Три простых слова. Я медленно поворачиваю лицо и встречаюсь взглядом с Криз. Она смотрит на меня встревоженными, покрасневшими от недосыпа или слез глазами. В ту же секунду я понимаю, что проблема не в ссадине и не в потерянных очках — случилось что-то плохое. Что-то действительно плохое. Я снова оглядываюсь, смотрю на усталое лицо Филипа, на спящего Манни и на Пию. Она все еще сидит на камне, погрузившись в себя, и всхлипывает. Я собираюсь с силами и спрашиваю бесцветным голосом:
— Где Кимме?
Мои слова будто продавливают дыру в чем-то вязком.
— Что произошло? — говорю я. — Что вы сделали с Кимме?
Все смотрят на меня. Кажется, до них только сейчас дошло, что я ничего не понимаю, кто-то должен мне обо всем рассказать и все объяснить.
— Произошла ссора, — тихо отвечает Криз. — Кимме получил по полной. Он потерял сознание.
— Он ранен?
— Думаю, ничего страшного.
— Он остался на горе?
Криз кивает.
— Он отключился.
Я поворачиваюсь к Манни:
— Что вы с ним сделали?
— Просто немного побили. Черт, тут не о чем ныть. Мы просто повздорили. Он тоже. Сам первый начал.

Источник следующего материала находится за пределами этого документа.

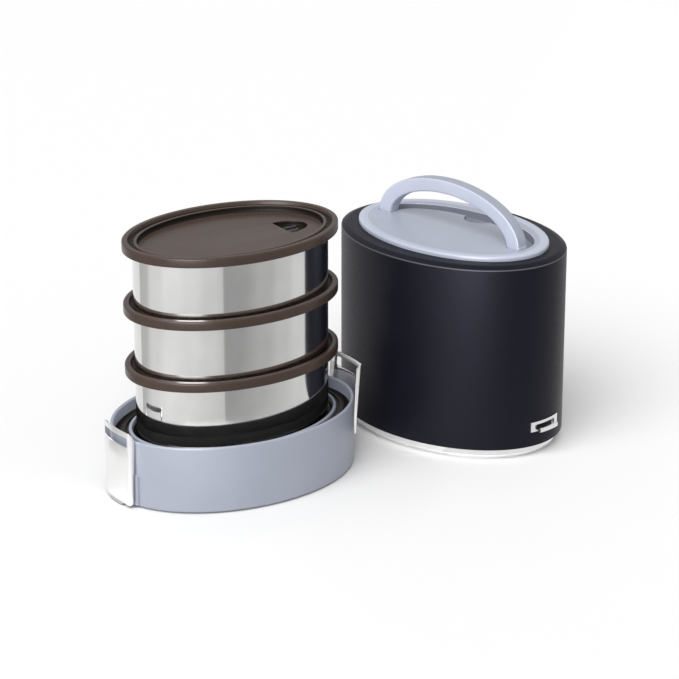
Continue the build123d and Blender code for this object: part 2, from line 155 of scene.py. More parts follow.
def grow(points, amount):
    """A counter-clockwise outline moved outwards by the same distance everywhere."""
    moved = []
    for i, here in enumerate(points):
        along = (points[(i + 1) % len(points)] - points[i - 1]).normalized()
        moved.append(here + Vector((along.y, -along.x)) * amount)
    return moved


def sink(bm, outline, top, floor, edge, root):
    """Walls of a pocket with a rounded edge above and a rounded root below."""
    turns = [math.pi / 2 * k / ARC_STEPS for k in range(ARC_STEPS + 1)]
    loops = []
    for turn in turns:
        z = top - edge * (1 - math.cos(turn))
        loops.append(loop(bm, grow(outline, edge * (1 - math.sin(turn))), z))
    for turn in turns:
        z = floor + root * (1 - math.sin(turn))
        loops.append(loop(bm, grow(outline, -root * (1 - math.cos(turn))), z))
    for above, below in zip(loops, loops[1:]):
        bridge(bm, above, below)
    return loops[0], loops[-1]


def add_block(bm, low, high, rounding):
    """Block with rounded edges between two corners."""
    size = Vector(high) - Vector(low)
    middle = (Vector(high) + Vector(low)) / 2
    place = Matrix.Translation(middle) @ Matrix.Diagonal((*size, 1))
    made = bmesh.ops.create_cube(bm, size=1.0, matrix=place)
    edges = {e for v in made["verts"] for e in v.link_edges}
    bmesh.ops.bevel(bm, geom=list(edges), offset=rounding, segments=3, profile=0.5, affect="EDGES")


def slice_up(bm, axis, cuts):
    """Cut the faces along planes across one axis, so that they can bend there."""
    normal = Vector((1, 0, 0)) if axis == 0 else Vector((0, 1, 0))
    for cut in cuts:
        geom = list(bm.verts) + list(bm.edges) + list(bm.faces)
        bmesh.ops.bisect_plane(bm, geom=geom, plane_co=normal * cut, plane_no=normal)


def steps(low, high, count):
    """Evenly spaced values from low to high, both included."""
    return [low + (high - low) * k / (count - 1) for k in range(count)]


def tone_faces(bm, pick):
    """Gives each face the material whose number is picked for the middle of the face."""
    for face in bm.faces:
        face.material_index = int(pick(face.calc_center_median()))


def in_oval(point, half, inset=0.0):
    """Whether a point lies inside an oval, or inside it by more than an inset."""
    return (point.x / (half[0] - inset)) ** 2 + (point.y / (half[1] - inset)) ** 2 < 1


def piece(name, bm, body, material, *nodes, place=None, tones=()):
    """Turns a millimetre mesh into a named piece that rides on a body."""
    bmesh.ops.recalc_face_normals(bm, faces=bm.faces)
    mesh = bpy.data.meshes.new(name)
    bm.to_mesh(mesh)
    bm.free()
    mesh.transform((place or Matrix.Identity(4)) @ Matrix.Scale(MM, 4))
    mesh.shade_smooth()
    mesh.set_sharp_from_angle(angle=SHARP_ANGLE)
    mesh.materials.append(material)
    for tone in tones:
        mesh.materials.append(tone)
    made = bpy.data.objects.new(name, mesh)
    bpy.context.scene.collection.objects.link(made)
    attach(made, body)
    if nodes:
        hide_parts(*nodes)
    return made


# ---- materials ----
def new_material(slot, **settings):
    """Principled material with constants set on the shader's own sockets."""
    material = bpy.data.materials.new("mat_" + slot)
    material.use_nodes = True
    material["slot"] = slot
    shader = material.node_tree.nodes["Principled BSDF"]
    for name, value in settings.items():
        shader.inputs[name.replace("_", " ")].default_value = value
    return material


def add_node(material, kind, **settings):
    """One node with its inputs or properties set by name."""
    node = material.node_tree.nodes.new("ShaderNode" + kind)
    for name, value in settings.items():
        if name in node.inputs:
            node.inputs[name].default_value = value
        else:
            setattr(node, name, value)
    return node


def noise(material, scale, detail=3.0, stretch=(1, 1, 1)):
    """Noise in the piece's own coordinates; the scale is in waves per metre."""
    link = material.node_tree.links.new
    coordinates = add_node(material, "TexCoord")
    mapping = add_node(material, "Mapping")
    mapping.inputs["Scale"].default_value = stretch
    texture = add_node(material, "TexNoise", Scale=scale, Detail=detail)
    link(coordinates.outputs["Object"], mapping.inputs["Vector"])
    link(mapping.outputs["Vector"], texture.inputs["Vector"])
    return texture.outputs["Fac"]


def cells(material, scale):
    """Cell pattern in the piece's own coordinates."""
    coordinates = add_node(material, "TexCoord")
    texture = add_node(material, "TexVoronoi", Scale=scale)
    material.node_tree.links.new(coordinates.outputs["Object"], texture.inputs["Vector"])
    return texture.outputs["Distance"]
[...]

— Он так странно себя вел, — говорит Пия-Мария. — Был таким занудой.
— Он постоянно нас провоцировал.
— Манни, кто дрался: ты и Кимме?
— Я ведь уже сказал.
— Что еще вы сделали?
— Больше ничего. Он получил, что хотел. Но больше я ничего не делал.
Манни замолкает. Его глаза темны от гнева, я вижу, как он пытается поймать взгляд Пии-Марии, словно та должна еще о чем-то рассказать.
— Что еще вы сделали?
— Я — ничего, — говорит Манни.
— Черт, прекратите же, нам нужно держаться вместе. Филип тихо сидит все это время. Я не узнаю его. Его сила ушла. Та уверенность и надежность, которые он обычно излучал, — все исчезло.
— Филип, что еще произошло? — спрашиваю я и слышу, как взволнован мой голос.
— Пия-Мария права. Нам нужно держаться вместе, — говорит он усталым и изможденным тоном.
— Почему же?
— Потому что мы — друзья. Если кто-то сделал что-нибудь случайно не так, то стучать на него не по-товарищески.
— А как же Кимме? Вам плевать на него? Вы же бросили его на горе одного!
— С Кимме ничего страшного не случилось, — говорит Филип. — Он скоро очухается и догонит нас.